> **Data section**:

* start *

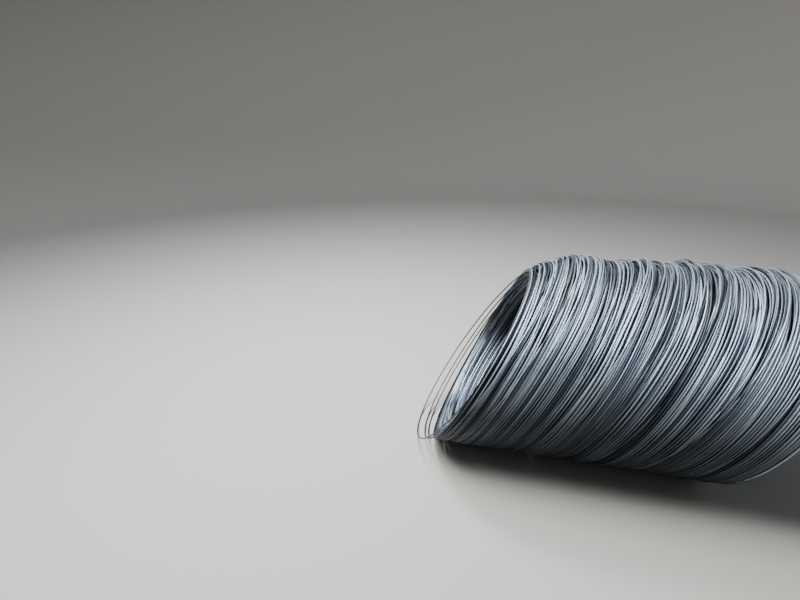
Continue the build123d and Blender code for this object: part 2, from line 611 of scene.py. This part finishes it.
def steel_material():
    """Hot-rolled wire: blue-grey mill scale, dusty on top, dark underneath from grime and painted shade,
    with painted shade at the top inside the bore.
    """
    darkest = (0.022, 0.028, 0.040, 1)
    middle_grey = (0.165, 0.21, 0.275, 1)
    palest = (0.58, 0.68, 0.81, 1)
    dust_colour = (0.50, 0.485, 0.48, 1)
    rust_colour = (0.20, 0.115, 0.065, 1)
    shade_and_grime_colour = (0.016, 0.017, 0.019, 1)

    material = bpy.data.materials.new("wire_steel")
    material.use_nodes = True
    nodes = material.node_tree.nodes
    links = material.node_tree.links
    nodes.clear()
    output = nodes.new("ShaderNodeOutputMaterial")
    shader = nodes.new("ShaderNodeBsdfPrincipled")
    shader.inputs["Metallic"].default_value = 0.85
    links.new(shader.outputs["BSDF"], output.inputs["Surface"])
    place = nodes.new("ShaderNodeTexCoord")

    def attribute(name):
        """A value stored on the points of a wire."""
        node = nodes.new("ShaderNodeAttribute")
        node.attribute_name = name
        return node.outputs["Fac"]

    def noise(scale, detail):
        """Noise in the piece's own space."""
        node = nodes.new("ShaderNodeTexNoise")
        node.inputs["Scale"].default_value = scale
        node.inputs["Detail"].default_value = detail
        links.new(place.outputs["Object"], node.inputs["Vector"])
        return node.outputs["Fac"]

    def smooth_range(value, begins, full, least=0.0, most=1.0):
        """A smooth change from the least, where the value begins, to the most, where it is full."""
        node = nodes.new("ShaderNodeMapRange")
        node.interpolation_type = "SMOOTHSTEP"
        node.inputs["From Min"].default_value = begins
        node.inputs["From Max"].default_value = full
        node.inputs["To Min"].default_value = least
        node.inputs["To Max"].default_value = most
        links.new(value, node.inputs["Value"])
        return node.outputs["Result"]

    def mixed(share, first, colour):
        """A colour laid over the first by a share."""
        node = nodes.new("ShaderNodeMix")
        node.data_type = "RGBA"
        node.inputs["B"].default_value = colour
        links.new(share, node.inputs["Factor"])
        links.new(first, node.inputs["A"])
        return node.outputs["Result"]

    scale_colour = nodes.new("ShaderNodeValToRGB")
    ramp = scale_colour.color_ramp
    ramp.elements[0].position = 0.10
    ramp.elements[0].color = darkest
    ramp.elements[1].position = 0.92
    ramp.elements[1].color = palest
    ramp.elements.new(0.5).color = middle_grey
    links.new(smooth_range(attribute("tone"), -tone_reach, tone_reach), scale_colour.inputs["Fac"])

    dust = smooth_range(attribute("lay"), begins=0.60, full=1.0, most=0.24)
    dusted = mixed(dust, scale_colour.outputs["Color"], dust_colour)
    rust = smooth_range(noise(scale=26.0, detail=5.0), begins=0.60, full=0.80, most=0.12)
    rusted = mixed(rust, dusted, rust_colour)
    # Where the lay is low the wire is darkened near to black: grime and painted shade under the coil,
    # painted shade alone at the top inside the bore.
    shade_and_grime = smooth_range(attribute("lay"), begins=0.45, full=-0.26, most=0.88)
    links.new(mixed(shade_and_grime, rusted, shade_and_grime_colour), shader.inputs["Base Color"])
    roughness = smooth_range(noise(scale=60.0, detail=3.0), begins=0.30, full=0.70, least=0.40, most=0.56)
    links.new(roughness, shader.inputs["Roughness"])

    bump = nodes.new("ShaderNodeBump")
    bump.inputs["Strength"].default_value = 0.25
    bump.inputs["Distance"].default_value = 0.0006
    links.new(noise(scale=420.0, detail=2.0), bump.inputs["Height"])
    links.new(bump.outputs["Normal"], shader.inputs["Normal"])
    return material


def plain_floor():
    """A pale round floor that curves up into a low plain wall."""
    flat_reach = 4.0
    floor_reach = 8.0
    cove_radius = 2.0
    wall_height = 7.0
    cove_steps = 13
    around_count = 96
    rise = np.linspace(0, math.pi / 2, cove_steps)
    reach = [0.0, flat_reach, *(floor_reach + cove_radius * np.sin(rise)), floor_reach + cove_radius]
    height = [0.0, 0.0, *(cove_radius * (1 - np.cos(rise))), wall_height]
    around = ring_angles(around_count)
    vertices = [(far * math.cos(angle), far * math.sin(angle), high)
                for far, high in zip(reach, height) for angle in around]
    faces = []
    for inner in range(0, (len(reach) - 1) * around_count, around_count):
        outer = inner + around_count
        for index in range(around_count):
            following = (index + 1) % around_count
            faces.append((inner + index, inner + following, outer + following, outer + index))
    mesh = bpy.data.meshes.new("floor")
    mesh.from_pydata(vertices, [], faces)
    mesh.polygons.foreach_set("use_smooth", [True] * len(faces))
    floor = bpy.data.objects.new("floor", mesh)
    bpy.context.scene.collection.objects.link(floor)
    material = bpy.data.materials.new("pale_floor")
    material.use_nodes = True
    shader = material.node_tree.nodes["Principled BSDF"]
    shader.inputs["Base Color"].default_value = (0.50, 0.485, 0.46, 1)
    shader.inputs["Roughness"].default_value = 0.9
    mesh.materials.append(material)


def area_light(name, place, aim, size, power, colour):
    """A soft rectangular light that faces a point."""
    light = bpy.data.lights.new(name, "AREA")
    light.shape = "RECTANGLE"
    light.size, light.size_y = size
    light.energy = power
    light.color = colour
    lamp = bpy.data.objects.new(name, light)
    lamp.location = place
    direction = Vector(aim) - Vector(place)
    lamp.rotation_euler = direction.to_track_quat("-Z", "Y").to_euler()
    bpy.context.scene.collection.objects.link(lamp)


def studio():
    """Soft light from high above and from the mouth's side, and a dim even surround."""
    world = bpy.data.worlds.new("surround")
    world.use_nodes = True
    background = world.node_tree.nodes["Background"]
    background.inputs["Color"].default_value = (0.80, 0.88, 1.0, 1)
    background.inputs["Strength"].default_value = 0.20
    bpy.context.scene.world = world
    area_light("overhead", place=(-2.2, -0.9, 4.9), aim=(-0.4, 0.0, 0.4), size=(3.6, 3.2),
               power=520, colour=(1.0, 0.99, 0.97))
    area_light("mouth_side", place=(-2.2, 1.6, 4.4), aim=(-0.7, 0.2, 0.2), size=(1.2, 1.2),
               power=225, colour=(0.93, 0.97, 1.0))


def photo_camera():
    """The camera where the photograph was taken from, with the photograph's own frame."""
    camera = bpy.data.cameras.new("camera")
    camera.sensor_width = sensor_width_mm
    camera.lens = photo_focal_px * sensor_width_mm / frame_width_px
    holder = bpy.data.objects.new("camera", camera)
    holder.location = (mouth_x + camera_station, -camera_distance, camera_height)
    holder.rotation_euler = (math.pi / 2 - camera_pitch, 0.0, camera_turn)
    bpy.context.scene.collection.objects.link(holder)
    bpy.context.scene.camera = holder


wire_steel = steel_material()
photo_camera()
studio()
plain_floor()

# The wound layers, from the outside in, and then those of the bore. The loosest turns of a cluster
# stand this many wires apart.
# Each deeper layer has a darker tone_middle, which paints shade into the gaps between the turns above it.
wound_layer("outer_turns_1", 0.0, segments=72, sides=6, fewest=3, most=9,
            gaps=(0.000, 0.004), loosest=2.10, tone_middle=0.7)
wound_layer("outer_turns_2", layer_depth, segments=72, sides=6, fewest=3, most=9,
            gaps=(0.000, 0.004), loosest=1.60, tone_middle=-0.1)
wound_layer("outer_turns_3", 2 * layer_depth, segments=60, sides=5, fewest=3, most=9,
            gaps=(0.001, 0.003), loosest=1.20, tone_middle=-0.6)
wound_layer("outer_turns_4", 3 * layer_depth, segments=60, sides=4, fewest=6, most=14,
            gaps=(0.001, 0.003), loosest=1.10, tone_middle=-1.2)
wound_layer("inner_turns_1", 0.0, segments=60, sides=5, fewest=2, most=7,
            gaps=(0.002, 0.008), loosest=1.30, tone_middle=0.8, inside=True)
wound_layer("inner_turns_2", layer_depth, segments=60, sides=4, fewest=5, most=12,
            gaps=(0.001, 0.005), loosest=1.12, tone_middle=-0.5, inside=True)

# The turns inside the wall, each shifted round from the last by an angle in degrees
wall_layer("wall_turns_1", start=0.024, pitch=0.0098, segments=56, sides=4, turn_step=23.0)
wall_layer("wall_turns_2", start=0.028, pitch=0.0100, segments=56, sides=4, turn_step=-31.0)
wall_layer("wall_turns_3", start=0.026, pitch=0.0103, segments=56, sides=4, turn_step=137.5)

# The stray turns, both faces, the lip of the mouth and the loose turns before it
stray_turns("stray_turns", count=24, segments=72, sides=6)
end_face("mouth_face", 0.0, inward=1, outside=plain_radius(0) - dish_lip, depth_at=dish_depth_at,
         segments=64, sides=5)
end_face("far_face", coil_length, inward=-1, outside=outer_radius, depth_at=np.zeros_like,
         segments=64, sides=5)
lip_turns("lip_turns", segments=72, sides=6)
mouth_turns("loose_turns", segments=96, sides=8)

* end *

> **Instructions to follow**:
Give every line of the material that includes the string "this".

> **Expected answer**:
Continue the build123d and Blender code for this object: part 2, from line 611 of scene.py. This part finishes it.
# stand this many wires apart.